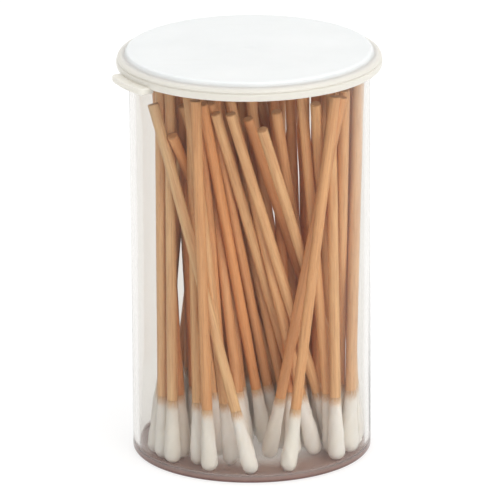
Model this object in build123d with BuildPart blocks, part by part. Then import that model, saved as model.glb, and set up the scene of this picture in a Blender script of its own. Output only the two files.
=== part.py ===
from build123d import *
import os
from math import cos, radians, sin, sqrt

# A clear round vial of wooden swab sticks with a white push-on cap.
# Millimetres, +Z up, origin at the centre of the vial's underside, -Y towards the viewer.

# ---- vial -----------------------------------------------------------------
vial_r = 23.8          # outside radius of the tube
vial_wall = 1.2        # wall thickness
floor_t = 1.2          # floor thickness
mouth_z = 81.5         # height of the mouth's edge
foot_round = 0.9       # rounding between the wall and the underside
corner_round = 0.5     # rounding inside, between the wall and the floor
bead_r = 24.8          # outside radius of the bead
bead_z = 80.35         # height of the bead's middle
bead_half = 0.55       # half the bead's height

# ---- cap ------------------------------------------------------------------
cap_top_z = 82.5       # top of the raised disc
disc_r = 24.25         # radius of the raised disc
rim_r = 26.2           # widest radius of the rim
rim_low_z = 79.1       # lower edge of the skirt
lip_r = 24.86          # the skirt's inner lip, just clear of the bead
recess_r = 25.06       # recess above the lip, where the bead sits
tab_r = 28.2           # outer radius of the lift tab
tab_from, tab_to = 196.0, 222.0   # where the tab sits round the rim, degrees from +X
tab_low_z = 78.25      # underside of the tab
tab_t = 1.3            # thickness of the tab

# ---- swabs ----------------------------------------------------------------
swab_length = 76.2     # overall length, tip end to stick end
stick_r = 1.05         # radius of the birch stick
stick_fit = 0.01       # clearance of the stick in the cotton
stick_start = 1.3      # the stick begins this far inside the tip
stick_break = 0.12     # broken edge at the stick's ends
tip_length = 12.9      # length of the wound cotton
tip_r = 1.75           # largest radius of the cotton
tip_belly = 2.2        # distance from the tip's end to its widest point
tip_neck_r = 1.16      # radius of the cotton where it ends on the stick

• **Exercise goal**
Please reproduce the entire listing, exactly as shown.

• **Finished task**
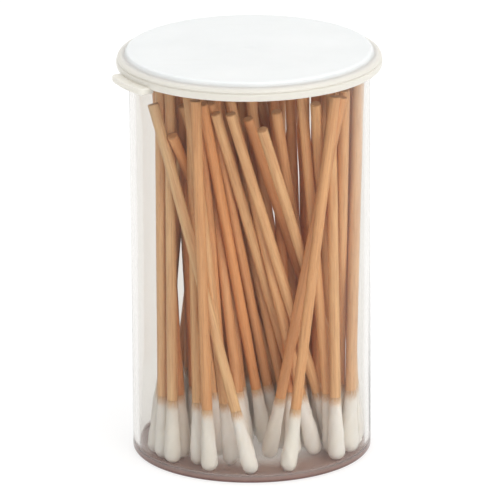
Model this object in build123d with BuildPart blocks, part by part. Then import that model, saved as model.glb, and set up the scene of this picture in a Blender script of its own. Output only the two files.
=== part.py ===
from build123d import *
import os
from math import cos, radians, sin, sqrt

# A clear round vial of wooden swab sticks with a white push-on cap.
# Millimetres, +Z up, origin at the centre of the vial's underside, -Y towards the viewer.

# ---- vial -----------------------------------------------------------------
vial_r = 23.8          # outside radius of the tube
vial_wall = 1.2        # wall thickness
floor_t = 1.2          # floor thickness
mouth_z = 81.5         # height of the mouth's edge
foot_round = 0.9       # rounding between the wall and the underside
corner_round = 0.5     # rounding inside, between the wall and the floor
bead_r = 24.8          # outside radius of the bead
bead_z = 80.35         # height of the bead's middle
bead_half = 0.55       # half the bead's height

# ---- cap ------------------------------------------------------------------
cap_top_z = 82.5       # top of the raised disc
disc_r = 24.25         # radius of the raised disc
rim_r = 26.2           # widest radius of the rim
rim_low_z = 79.1       # lower edge of the skirt
lip_r = 24.86          # the skirt's inner lip, just clear of the bead
recess_r = 25.06       # recess above the lip, where the bead sits
tab_r = 28.2           # outer radius of the lift tab
tab_from, tab_to = 196.0, 222.0   # where the tab sits round the rim, degrees from +X
tab_low_z = 78.25      # underside of the tab
tab_t = 1.3            # thickness of the tab

# ---- swabs ----------------------------------------------------------------
swab_length = 76.2     # overall length, tip end to stick end
stick_r = 1.05         # radius of the birch stick
stick_fit = 0.01       # clearance of the stick in the cotton
stick_start = 1.3      # the stick begins this far inside the tip
stick_break = 0.12     # broken edge at the stick's ends
tip_length = 12.9      # length of the wound cotton
tip_r = 1.75           # largest radius of the cotton
tip_belly = 2.2        # distance from the tip's end to its widest point
tip_neck_r = 1.16      # radius of the cotton where it ends on the stick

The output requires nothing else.